Both parties share responsibility. Corbin Trent’s critique of Democrats — that they defended a “moral order” tolerating egoistic capitalism while hoping to return to a comfortable “normal” — is a useful corrective to the idea this is merely a Republican failing. Democrats long tolerated, and sometimes cultivated, the influence of wealth through think tanks, policy shops and revolving-door relationships with industry and academia. The difference under Trump is rhetorical: exploitation is advertised, not merely managed quietly.
Think tanks and academic institutions illustrate the “conflict of intellectual interest.” Many present as neutral research bodies while operating as engines of influence — staffed, funded or partnered with corporate interests and donors whose economic aims inform policy recommendations. The result is an intellectual ecosystem that too often rationalizes or conceals structural conflicts rather than exposing them.
Are there exceptions among the wealthy? Yes. Charles Feeney, cofounder of Duty Free Shoppers, famously gave away his fortune and lived modestly. But such cases are rare and often fall outside the media’s attention to the interplay between wealth, image-making and policy influence. Bill Gates’s trajectory from monopolistic businessman to celebrated philanthropist offers a clearer case study in how image and influence are manufactured and then contested.
Gates reinvented himself through “philanthrocapitalism”: applying managerial metrics and market logic to charitable endeavors, and recruiting Warren Buffett to amplify the message. This repackaging gave predatory corporate success an air of redemption — a public relations rehabilitation that framed enormous wealth as a source of public goods. For a time, Gates was a model of the “good billionaire,” applying efficiency and data-driven models to education and global health.
That halo dimmed. Investigations revealed the Gates Foundation’s investments in companies whose practices harmed environmental and social well-being. Then revelations about Gates’s ties to Jeffrey Epstein eroded public trust further and even precipitated personal fallout. The Gates case shows how philanthropic influence can mask structural power imbalances: epic private wealth enables actors to shape priorities, fund research, sway international institutions and set agendas, all without electoral accountability.
If philanthropy can be a conduit for influence, so can formal government roles. The example of Dick Cheney is instructive. Upon his death, some eulogized his public service; a closer look shows a different alignment. Cheney had deep ties to Halliburton, his former employer. He continued to receive deferred compensation, retained stock options, and his administration presided over massive Halliburton contracts — often awarded with limited competition — related to the wars in Afghanistan and Iraq. Kellogg Brown & Root, a Halliburton subsidiary, received billions in no-bid or limited-bid contracts for logistics and reconstruction. The human cost of policies that benefited private contractors was enormous, and the financial rewards to corporate insiders stark.
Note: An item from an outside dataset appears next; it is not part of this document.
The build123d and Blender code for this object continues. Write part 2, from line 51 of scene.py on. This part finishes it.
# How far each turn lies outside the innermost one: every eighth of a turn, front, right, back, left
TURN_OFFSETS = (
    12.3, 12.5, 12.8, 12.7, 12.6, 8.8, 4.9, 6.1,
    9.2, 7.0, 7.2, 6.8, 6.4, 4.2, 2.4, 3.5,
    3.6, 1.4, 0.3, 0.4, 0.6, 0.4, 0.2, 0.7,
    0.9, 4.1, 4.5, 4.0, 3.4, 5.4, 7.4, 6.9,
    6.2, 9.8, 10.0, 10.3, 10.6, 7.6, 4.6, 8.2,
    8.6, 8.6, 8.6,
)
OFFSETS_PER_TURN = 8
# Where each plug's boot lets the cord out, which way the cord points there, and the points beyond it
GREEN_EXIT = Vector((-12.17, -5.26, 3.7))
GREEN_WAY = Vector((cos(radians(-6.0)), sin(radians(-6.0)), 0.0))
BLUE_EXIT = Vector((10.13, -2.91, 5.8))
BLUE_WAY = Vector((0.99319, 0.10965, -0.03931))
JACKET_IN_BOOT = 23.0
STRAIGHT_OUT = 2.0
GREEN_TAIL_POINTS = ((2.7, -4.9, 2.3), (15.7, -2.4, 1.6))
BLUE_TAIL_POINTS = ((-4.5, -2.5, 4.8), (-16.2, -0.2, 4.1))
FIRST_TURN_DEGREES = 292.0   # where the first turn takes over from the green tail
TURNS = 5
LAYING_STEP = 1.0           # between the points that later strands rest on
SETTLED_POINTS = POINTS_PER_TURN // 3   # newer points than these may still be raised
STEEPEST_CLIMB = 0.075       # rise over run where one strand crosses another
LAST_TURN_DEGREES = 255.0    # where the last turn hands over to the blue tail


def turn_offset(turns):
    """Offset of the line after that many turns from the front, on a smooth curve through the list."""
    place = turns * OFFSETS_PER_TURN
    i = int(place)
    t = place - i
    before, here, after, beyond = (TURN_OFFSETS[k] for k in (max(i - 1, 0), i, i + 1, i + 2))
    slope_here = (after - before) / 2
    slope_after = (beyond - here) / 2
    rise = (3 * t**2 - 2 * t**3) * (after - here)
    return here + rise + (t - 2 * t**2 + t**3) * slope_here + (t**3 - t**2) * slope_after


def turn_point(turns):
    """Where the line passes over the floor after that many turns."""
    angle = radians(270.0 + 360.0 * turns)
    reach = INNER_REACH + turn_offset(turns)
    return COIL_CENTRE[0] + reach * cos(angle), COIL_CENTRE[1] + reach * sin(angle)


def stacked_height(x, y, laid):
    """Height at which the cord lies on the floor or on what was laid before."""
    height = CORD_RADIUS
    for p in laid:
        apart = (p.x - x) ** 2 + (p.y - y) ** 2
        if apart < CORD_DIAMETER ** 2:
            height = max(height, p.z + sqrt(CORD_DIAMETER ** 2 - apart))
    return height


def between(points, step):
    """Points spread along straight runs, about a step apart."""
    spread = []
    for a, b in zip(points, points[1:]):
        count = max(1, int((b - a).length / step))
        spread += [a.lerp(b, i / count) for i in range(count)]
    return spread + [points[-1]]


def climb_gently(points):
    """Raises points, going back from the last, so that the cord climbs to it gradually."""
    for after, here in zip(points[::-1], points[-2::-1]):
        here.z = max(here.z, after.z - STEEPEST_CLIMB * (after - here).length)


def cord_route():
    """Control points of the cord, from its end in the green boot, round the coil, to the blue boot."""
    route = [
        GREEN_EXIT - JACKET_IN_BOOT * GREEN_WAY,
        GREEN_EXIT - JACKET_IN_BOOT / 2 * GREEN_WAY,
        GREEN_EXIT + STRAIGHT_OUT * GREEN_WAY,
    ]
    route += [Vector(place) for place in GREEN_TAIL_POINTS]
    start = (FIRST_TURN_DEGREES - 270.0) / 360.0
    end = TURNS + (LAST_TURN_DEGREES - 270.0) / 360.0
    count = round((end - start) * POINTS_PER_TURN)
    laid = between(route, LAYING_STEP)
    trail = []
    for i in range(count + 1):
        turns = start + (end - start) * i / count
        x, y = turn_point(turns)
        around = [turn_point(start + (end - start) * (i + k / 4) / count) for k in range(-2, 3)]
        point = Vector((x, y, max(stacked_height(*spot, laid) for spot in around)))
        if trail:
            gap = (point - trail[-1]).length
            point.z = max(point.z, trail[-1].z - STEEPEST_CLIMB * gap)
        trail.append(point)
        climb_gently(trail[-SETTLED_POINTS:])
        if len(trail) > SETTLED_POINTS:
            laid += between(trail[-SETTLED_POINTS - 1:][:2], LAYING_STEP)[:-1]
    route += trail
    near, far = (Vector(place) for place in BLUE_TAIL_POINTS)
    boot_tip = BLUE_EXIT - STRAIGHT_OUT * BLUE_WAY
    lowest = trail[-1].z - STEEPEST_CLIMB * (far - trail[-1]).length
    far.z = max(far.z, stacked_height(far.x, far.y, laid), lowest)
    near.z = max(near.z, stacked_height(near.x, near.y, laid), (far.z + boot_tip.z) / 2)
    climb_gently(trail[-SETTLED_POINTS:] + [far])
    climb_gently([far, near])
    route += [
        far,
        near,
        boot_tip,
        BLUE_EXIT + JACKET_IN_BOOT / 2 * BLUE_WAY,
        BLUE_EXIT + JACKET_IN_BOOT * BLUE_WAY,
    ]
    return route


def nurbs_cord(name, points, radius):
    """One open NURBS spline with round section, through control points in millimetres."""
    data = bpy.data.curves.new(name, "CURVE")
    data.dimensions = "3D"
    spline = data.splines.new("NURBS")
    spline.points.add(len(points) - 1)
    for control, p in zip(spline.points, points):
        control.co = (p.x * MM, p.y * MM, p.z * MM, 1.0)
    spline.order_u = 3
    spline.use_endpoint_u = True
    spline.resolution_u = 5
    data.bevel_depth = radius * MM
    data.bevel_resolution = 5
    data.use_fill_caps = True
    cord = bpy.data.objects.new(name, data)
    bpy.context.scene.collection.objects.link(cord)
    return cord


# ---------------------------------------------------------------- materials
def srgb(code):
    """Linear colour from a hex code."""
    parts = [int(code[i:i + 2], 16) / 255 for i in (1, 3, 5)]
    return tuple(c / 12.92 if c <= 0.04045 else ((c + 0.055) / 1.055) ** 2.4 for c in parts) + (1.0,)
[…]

Trump’s administration did not invent the problem but made it obvious and unapologetic. Where previous custodians of Washington decorum could keep private advantage out of the headlines, Trump and his circle turned transactional politics into public spectacle. The result is a system in which private financial ties at the highest levels of government are vast and routine; what once merited oversight is now treated as ordinary governance.
This normalization has consequences. Democracy presumes a separation between public duty and private gain, however imperfectly enforced. When the wealthy write the rules, influence becomes a property right rather than a civic challenge to be managed. Policy debates shift from public interest to portfolio optimization. Regulatory capture, procurement favoritism and the endemic presence of representatives who move easily between public office and private boardrooms degrade public faith.
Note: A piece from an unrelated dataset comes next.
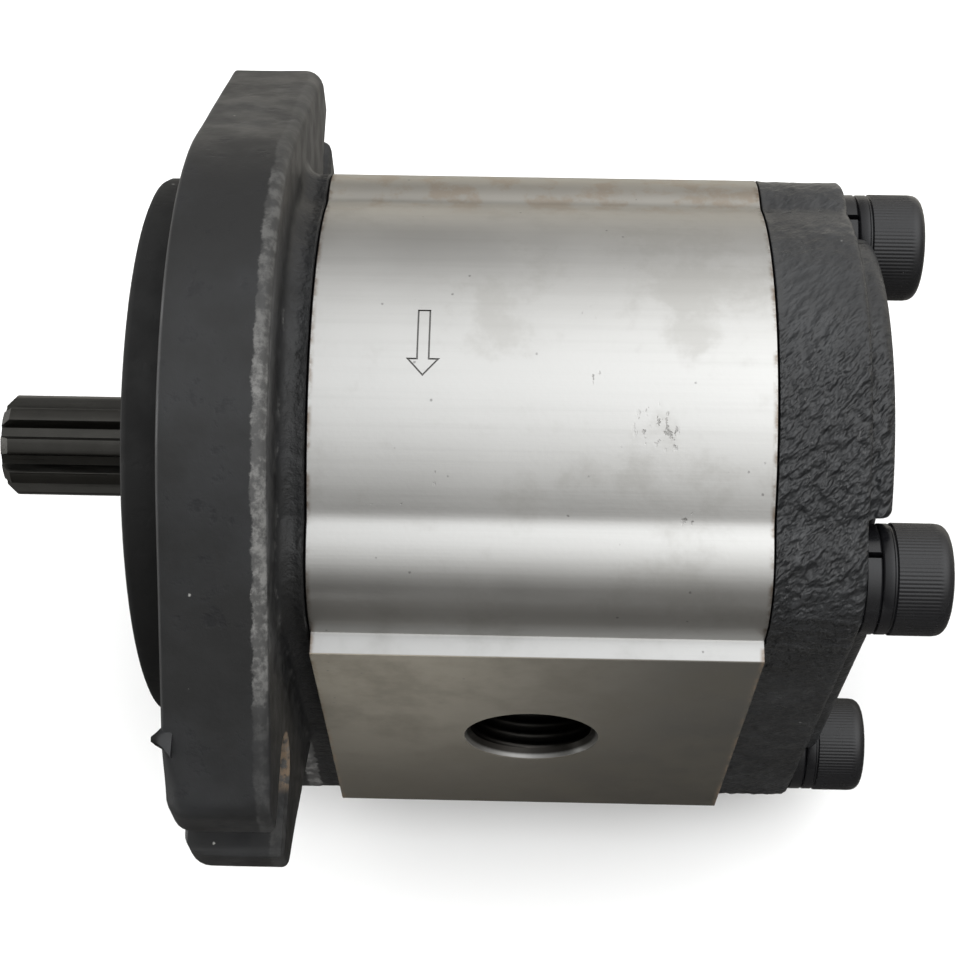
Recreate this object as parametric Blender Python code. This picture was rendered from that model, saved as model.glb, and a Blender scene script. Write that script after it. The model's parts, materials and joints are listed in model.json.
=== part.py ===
"""Hydraulic gear pump: two meshing gears in an extruded body between two cast covers.

The pump frame has +X along the drive shaft towards the rear cover, +Z up and -Y out of the
inlet port. Its origin is where the shaft axis meets the mounting face. Every part is parented
to the empty pump_frame, which stands the pump on z = 0 with its bounding box centred in X and Y.
All sizes below are in millimetres.
"""

import math

import bmesh
import bpy
from mathutils import Matrix, Vector

MM = 0.001

# Gears
TEETH = 12
MODULE = 3.0
PRESSURE_ANGLE = math.radians(25.0)
BACKLASH = 0.2
GEAR_WIDTH = 19.9
GEAR_SPACING = TEETH * MODULE
TIP_RADIUS = (TEETH / 2 + 1.0) * MODULE
ROOT_RADIUS = (TEETH / 2 - 1.25) * MODULE

# Stations along X
SHAFT_TIP = -31.75
PILOT_HEIGHT = 6.35
FLANGE_THICKNESS = 14.75
LOBE_FRONT = 1.5
BODY_FRONT = 18.5
BODY_REAR = 82.75
BODY_MIDDLE = (BODY_FRONT + BODY_REAR) / 2
COVER_REAR = 95.75
CROWN_REAR = 99.75
SEAM = 0.25

# Outline shared by the body and both covers
CENTRE_Z = -GEAR_SPACING / 2
END_RADIUS = 39.0
CREASE_ANGLE = math.radians(48.0)
SIDE_Y = 37.2
BULGE_Z = 15.0
PORT_FACE_Y = 40.4
PORT_PAD_HALF = 32.8
LEDGE_RISE = 0.4
CROWN_RADIUS = 34.8
CROWN_SIDE_Y = 32.2
SCREW_SEAT_RADIUS = 10.5
FLANGE_EDGE = 0.9
COVER_EDGE = 0.8
CROWN_EDGE = 1.5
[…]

The problem is structural. Wealth converts into structural power — not always through direct bribery or illicit deals, but through networks, think tanks, media savvy, philanthropic agendas, and personnel flows between private firms and public institutions. The machinery of modern influence includes PR professionals adept at recasting self-interest as public virtue, foundations buying platforms and legitimacy, and firms harvesting government contracts under the cloak of national need.
Addressing this requires more than moralizing about individual villains. It means rethinking rules on conflicts of interest, transparency in appointments and finance, procurement practices, the influence of philanthropy on public policy, and the flow of personnel between government and industry. It also means reviving public institutions — courts, regulatory agencies, watchdogs — sturdy enough to resist captured governance.
For now, the spectacle continues: centibillionaires shaping policy; a president comfortable with direct ties to private fortunes; a political class that often seeks to preserve a system where influence is fungible and manageable. Whether reformers can convert outrage into institutional change remains the central political question. Until then, we inhabit a post-ethics era where conflicts of interest are not merely a lapse but a functioning feature of how power is exercised.